> _Set task_
Transcribe only the lines of the listing below from the one holding "for name, shape" through the one holding "in imported if", inclusive, without any change.

> _Supplied data_
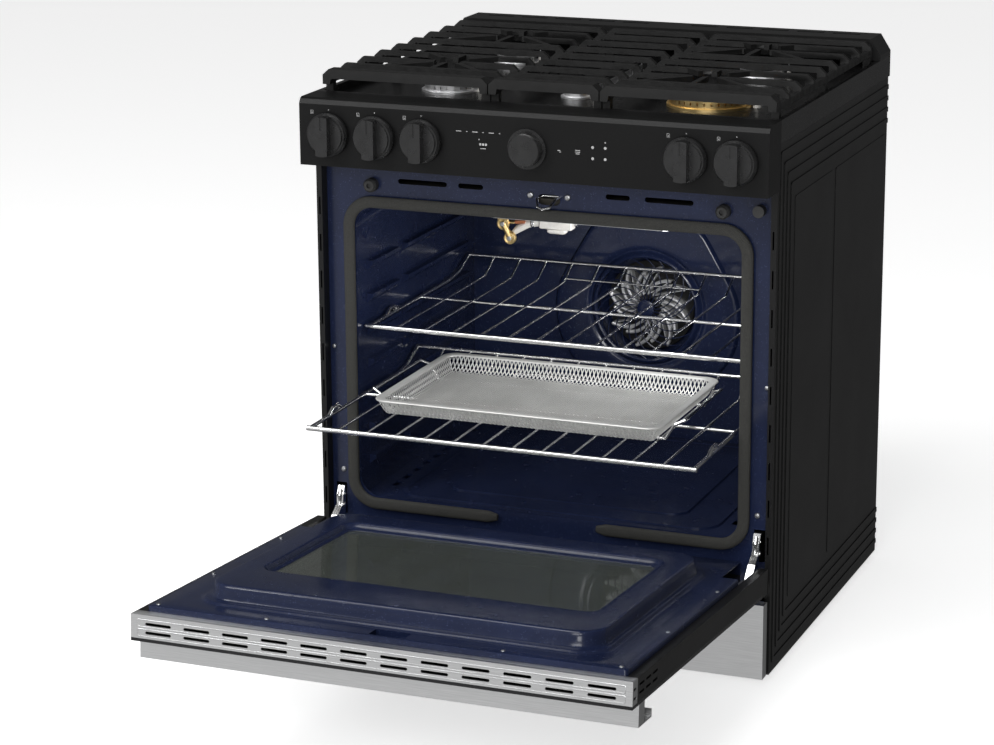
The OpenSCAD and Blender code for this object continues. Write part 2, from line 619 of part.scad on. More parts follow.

==

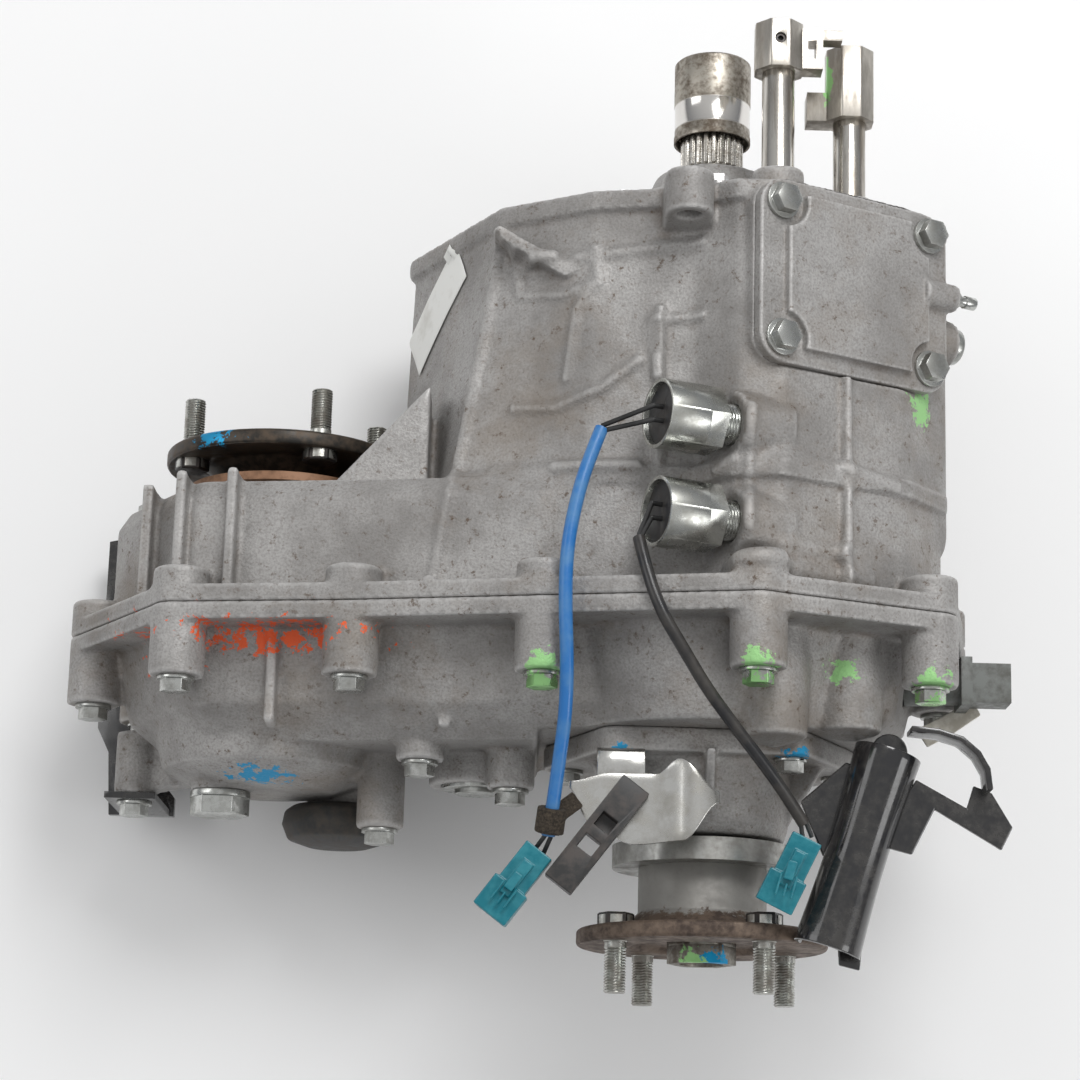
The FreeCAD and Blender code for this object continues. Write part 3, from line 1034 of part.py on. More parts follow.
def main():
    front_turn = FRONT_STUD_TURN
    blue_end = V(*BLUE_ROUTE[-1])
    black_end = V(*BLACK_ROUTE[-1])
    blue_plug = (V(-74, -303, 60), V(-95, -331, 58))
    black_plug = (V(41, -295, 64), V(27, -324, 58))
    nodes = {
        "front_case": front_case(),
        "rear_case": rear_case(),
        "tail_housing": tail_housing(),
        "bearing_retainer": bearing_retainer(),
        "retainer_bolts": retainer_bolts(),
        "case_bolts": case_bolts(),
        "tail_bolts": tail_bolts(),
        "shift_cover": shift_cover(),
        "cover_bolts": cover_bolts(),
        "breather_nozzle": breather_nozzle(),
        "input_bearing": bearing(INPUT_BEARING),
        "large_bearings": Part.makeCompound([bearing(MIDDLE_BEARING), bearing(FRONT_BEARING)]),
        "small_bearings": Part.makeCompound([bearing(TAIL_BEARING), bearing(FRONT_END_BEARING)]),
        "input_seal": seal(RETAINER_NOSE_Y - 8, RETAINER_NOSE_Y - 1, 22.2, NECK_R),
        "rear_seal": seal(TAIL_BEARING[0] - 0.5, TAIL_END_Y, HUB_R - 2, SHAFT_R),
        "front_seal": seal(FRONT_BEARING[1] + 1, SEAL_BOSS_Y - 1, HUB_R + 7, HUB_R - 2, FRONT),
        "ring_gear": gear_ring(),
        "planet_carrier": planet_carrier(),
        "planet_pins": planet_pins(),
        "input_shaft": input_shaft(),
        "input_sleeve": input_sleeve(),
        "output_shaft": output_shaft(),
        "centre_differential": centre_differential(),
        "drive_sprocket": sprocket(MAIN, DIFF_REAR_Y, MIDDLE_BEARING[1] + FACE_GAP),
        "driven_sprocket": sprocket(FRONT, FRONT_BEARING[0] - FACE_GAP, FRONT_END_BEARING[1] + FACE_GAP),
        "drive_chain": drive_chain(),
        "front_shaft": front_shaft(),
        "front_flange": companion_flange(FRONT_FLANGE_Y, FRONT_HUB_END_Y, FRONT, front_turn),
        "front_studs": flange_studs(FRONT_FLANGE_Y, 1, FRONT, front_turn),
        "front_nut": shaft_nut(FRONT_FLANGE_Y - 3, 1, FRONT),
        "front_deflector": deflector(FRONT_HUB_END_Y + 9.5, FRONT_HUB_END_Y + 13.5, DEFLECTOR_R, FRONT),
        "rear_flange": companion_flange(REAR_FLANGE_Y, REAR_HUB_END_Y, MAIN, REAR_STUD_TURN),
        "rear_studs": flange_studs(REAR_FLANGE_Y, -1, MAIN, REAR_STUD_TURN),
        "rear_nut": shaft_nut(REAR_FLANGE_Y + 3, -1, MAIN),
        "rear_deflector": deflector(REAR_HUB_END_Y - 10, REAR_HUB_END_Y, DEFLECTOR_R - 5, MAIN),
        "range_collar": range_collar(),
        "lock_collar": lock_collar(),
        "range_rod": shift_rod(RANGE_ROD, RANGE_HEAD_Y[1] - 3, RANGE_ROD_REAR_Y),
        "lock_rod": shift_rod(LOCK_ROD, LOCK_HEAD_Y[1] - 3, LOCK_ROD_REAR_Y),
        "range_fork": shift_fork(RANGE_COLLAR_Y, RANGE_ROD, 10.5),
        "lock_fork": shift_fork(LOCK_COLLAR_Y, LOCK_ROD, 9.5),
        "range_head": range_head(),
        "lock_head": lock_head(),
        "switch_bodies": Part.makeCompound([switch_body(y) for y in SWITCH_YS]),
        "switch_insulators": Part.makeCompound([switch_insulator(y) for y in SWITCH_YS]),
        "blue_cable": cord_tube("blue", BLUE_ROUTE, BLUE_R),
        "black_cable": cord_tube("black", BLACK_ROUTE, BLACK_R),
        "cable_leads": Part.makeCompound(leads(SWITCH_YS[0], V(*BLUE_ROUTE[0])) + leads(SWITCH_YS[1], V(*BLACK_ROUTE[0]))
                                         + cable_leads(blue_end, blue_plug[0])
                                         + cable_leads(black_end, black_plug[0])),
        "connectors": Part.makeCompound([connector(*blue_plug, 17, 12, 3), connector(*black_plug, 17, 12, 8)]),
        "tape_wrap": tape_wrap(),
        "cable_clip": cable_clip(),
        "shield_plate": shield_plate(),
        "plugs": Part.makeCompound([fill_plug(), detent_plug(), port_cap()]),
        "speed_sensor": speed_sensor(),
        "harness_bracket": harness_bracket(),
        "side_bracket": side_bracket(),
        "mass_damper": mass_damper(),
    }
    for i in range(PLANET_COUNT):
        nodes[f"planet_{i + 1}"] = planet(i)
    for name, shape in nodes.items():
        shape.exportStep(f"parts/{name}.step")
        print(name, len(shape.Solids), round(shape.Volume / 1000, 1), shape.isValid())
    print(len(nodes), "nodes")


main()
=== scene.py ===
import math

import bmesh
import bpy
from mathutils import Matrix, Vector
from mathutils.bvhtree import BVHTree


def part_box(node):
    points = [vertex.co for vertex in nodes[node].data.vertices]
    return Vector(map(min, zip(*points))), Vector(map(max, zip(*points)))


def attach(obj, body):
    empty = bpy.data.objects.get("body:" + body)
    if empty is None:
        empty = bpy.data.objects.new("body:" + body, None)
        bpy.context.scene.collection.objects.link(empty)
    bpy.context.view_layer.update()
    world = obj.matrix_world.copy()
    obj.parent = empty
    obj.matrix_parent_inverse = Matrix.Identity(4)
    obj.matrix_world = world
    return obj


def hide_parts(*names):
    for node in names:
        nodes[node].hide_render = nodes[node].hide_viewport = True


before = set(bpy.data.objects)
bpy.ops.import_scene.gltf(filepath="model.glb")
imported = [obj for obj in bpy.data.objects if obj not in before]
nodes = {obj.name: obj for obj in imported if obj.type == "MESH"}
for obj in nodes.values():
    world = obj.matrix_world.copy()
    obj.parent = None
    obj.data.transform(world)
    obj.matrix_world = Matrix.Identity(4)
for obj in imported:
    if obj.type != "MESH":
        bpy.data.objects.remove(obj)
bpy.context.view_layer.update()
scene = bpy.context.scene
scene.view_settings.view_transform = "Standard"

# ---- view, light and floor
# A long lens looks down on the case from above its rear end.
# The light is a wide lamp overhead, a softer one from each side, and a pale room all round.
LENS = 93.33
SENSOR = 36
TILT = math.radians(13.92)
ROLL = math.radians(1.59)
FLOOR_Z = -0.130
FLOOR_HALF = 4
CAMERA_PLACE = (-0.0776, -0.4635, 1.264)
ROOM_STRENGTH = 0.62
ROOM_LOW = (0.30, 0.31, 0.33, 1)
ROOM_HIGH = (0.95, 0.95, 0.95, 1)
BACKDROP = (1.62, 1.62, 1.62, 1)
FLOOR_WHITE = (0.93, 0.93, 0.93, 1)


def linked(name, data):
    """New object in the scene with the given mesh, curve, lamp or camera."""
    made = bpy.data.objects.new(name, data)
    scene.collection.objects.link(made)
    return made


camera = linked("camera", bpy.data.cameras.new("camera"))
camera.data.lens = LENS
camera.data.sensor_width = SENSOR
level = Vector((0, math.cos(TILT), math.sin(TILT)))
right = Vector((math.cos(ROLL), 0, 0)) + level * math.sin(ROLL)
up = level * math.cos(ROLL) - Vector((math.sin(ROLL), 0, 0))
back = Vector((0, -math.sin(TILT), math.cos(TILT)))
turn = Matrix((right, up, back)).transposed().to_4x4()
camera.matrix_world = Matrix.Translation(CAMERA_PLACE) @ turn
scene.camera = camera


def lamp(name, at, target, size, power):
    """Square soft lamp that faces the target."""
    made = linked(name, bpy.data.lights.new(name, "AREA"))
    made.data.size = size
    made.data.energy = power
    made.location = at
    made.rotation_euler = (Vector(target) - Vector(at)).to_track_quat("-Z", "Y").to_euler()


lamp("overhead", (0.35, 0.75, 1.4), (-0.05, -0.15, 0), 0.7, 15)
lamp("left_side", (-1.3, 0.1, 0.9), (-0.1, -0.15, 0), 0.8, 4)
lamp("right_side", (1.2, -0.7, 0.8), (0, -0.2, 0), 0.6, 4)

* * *

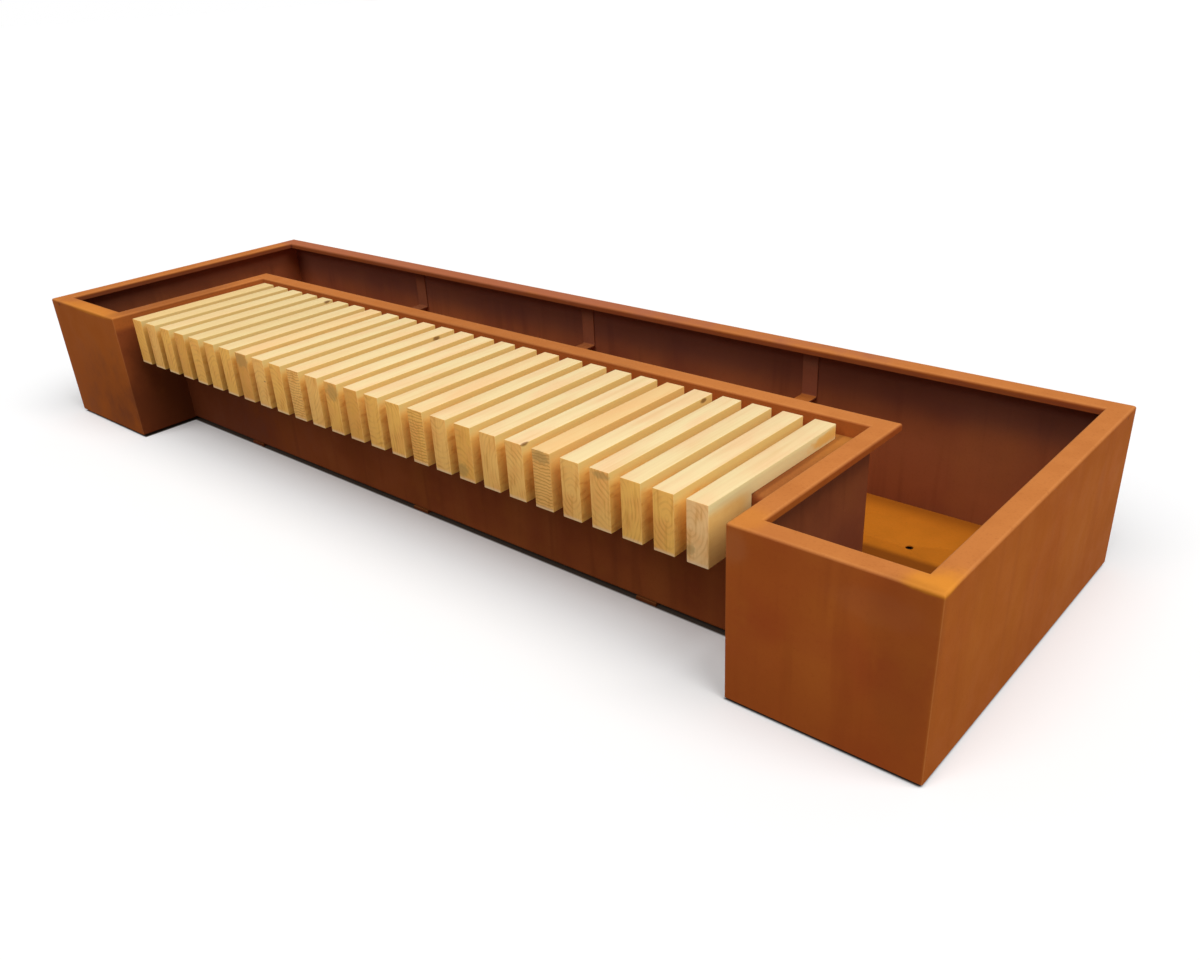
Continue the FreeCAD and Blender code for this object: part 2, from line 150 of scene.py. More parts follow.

> _Problem solution_
    for name, shape in nodes.items():
        shape.exportStep(f"parts/{name}.step")
        print(name, len(shape.Solids), round(shape.Volume / 1000, 1), shape.isValid())
    print(len(nodes), "nodes")


main()
=== scene.py ===
import math

import bmesh
import bpy
from mathutils import Matrix, Vector
from mathutils.bvhtree import BVHTree


def part_box(node):
    points = [vertex.co for vertex in nodes[node].data.vertices]
    return Vector(map(min, zip(*points))), Vector(map(max, zip(*points)))


def attach(obj, body):
    empty = bpy.data.objects.get("body:" + body)
    if empty is None:
        empty = bpy.data.objects.new("body:" + body, None)
        bpy.context.scene.collection.objects.link(empty)
    bpy.context.view_layer.update()
    world = obj.matrix_world.copy()
    obj.parent = empty
    obj.matrix_parent_inverse = Matrix.Identity(4)
    obj.matrix_world = world
    return obj


def hide_parts(*names):
    for node in names:
        nodes[node].hide_render = nodes[node].hide_viewport = True


before = set(bpy.data.objects)
bpy.ops.import_scene.gltf(filepath="model.glb")
imported = [obj for obj in bpy.data.objects if obj not in before]
nodes = {obj.name: obj for obj in imported if obj.type == "MESH"}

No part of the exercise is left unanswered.